特に「何卒よろしくお願いいたします」などの表現はかなり丁寧なので、使うのはかなり目上の人や取引先などだけにしましょう。
「何卒」の語源
「何卒」は日本に古くからある単語です。
「何とか」という、「なんとかして」を意味する単語に、強調の助詞「ぞ」がくっついて誕生しました。「何とかぞ」が縮まり「なにとぞ」へと変化したようです。
そのため、「どうにかして(自分が)やる」という意味も残っています。
漢字は当て字です。
「何卒」の類義語
何卒には以下のような類義語があります。
- 是非(ぜひ)、是非とも(ぜひ-とも):どんなことがあっても
- どうか:人に心から頼む気持ち
- どうぞ:人に勧める気持ち
- 絶対(ぜったい):断じて
- なんとか:あれこれ工夫して努力すること
「何卒」と「是非」の違い
「是非」は「どんなことがあっても」という意味の言葉です。
「何卒」と「是非」には以下のような違いがあります。
- 何卒:距離がある目上の相手に用いる
- 是非:親しい間柄の相手に用いる
「何卒」と「是非」は用いる相手が異なるのです。
意味に大きな違いはありません。
「何卒」と「どうか」の違い
「どうか」は人に心から頼む気持ちを表します。
「何卒」と「どうか」「どうぞ」には以下のような違いがあります。
- 何卒:丁寧で堅い表現
- どうか:フランクな柔らかい表現
「何卒」は「どうか」を丁寧にした表現です。
「何卒」の英語訳
何卒を英語に訳すと、次のような表現になります。
- kind
(親切にも) - Thank you for your help.
(手伝ってくれてありがとう) - I appreciate your kind cooperation.
(あなたの親切な協力に感謝します)
「何卒」を単体で訳すことはあまり多くありませんが、“I ask for your understanding.“(理解してください)などの文章に“kind“を入れ、“I ask for your kind understanding.“とすると「何卒」の持つニュアンスが伝わります。
また、文末に使う「何卒よろしくお願いいたします」と完全に対応する表現は存在しないと言われています。

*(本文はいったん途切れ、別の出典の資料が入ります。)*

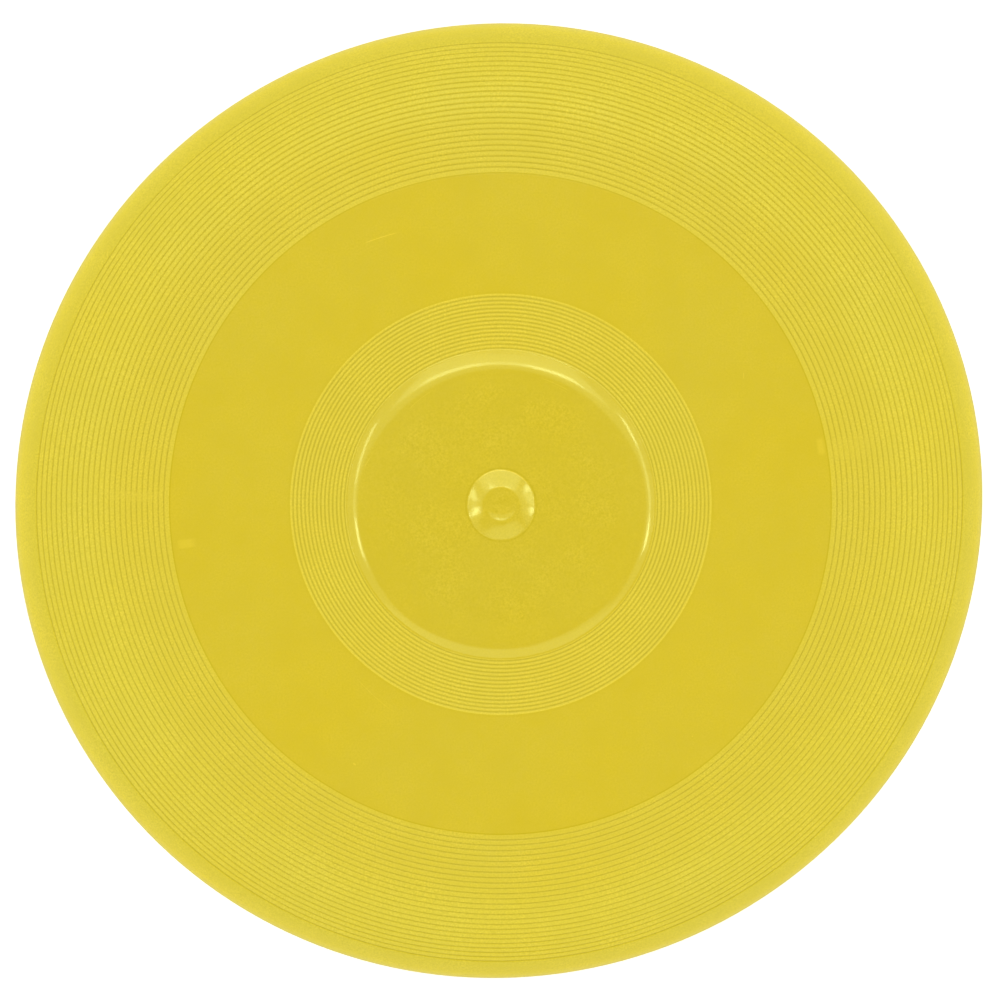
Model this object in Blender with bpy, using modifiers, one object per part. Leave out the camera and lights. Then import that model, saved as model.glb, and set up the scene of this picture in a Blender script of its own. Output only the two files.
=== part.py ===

その代わりに、②や③などのような形であらかじめ感謝を述べることで、「(大変なことをやってくれて)ありがとう」と、丁寧なお願いを表します。
まとめ
以上、この記事では「何卒」について解説しました。
読み方 | 何卒(なにとぞ) |
---|---|
意味 | 相手に対して強く願い望む気持ち |
語源 | 「何とか」+強調の助詞「ぞ」 |
類義語 | 是非、どうか、どうぞなど |
英語訳 | kind(親切にも)など |
「何卒」は、まず読み方を間違える人が多いため、注意しましょう。
また、かしこまった場面では使い所がよくある言葉ですので、ぜひとも意味を覚えてくださいね。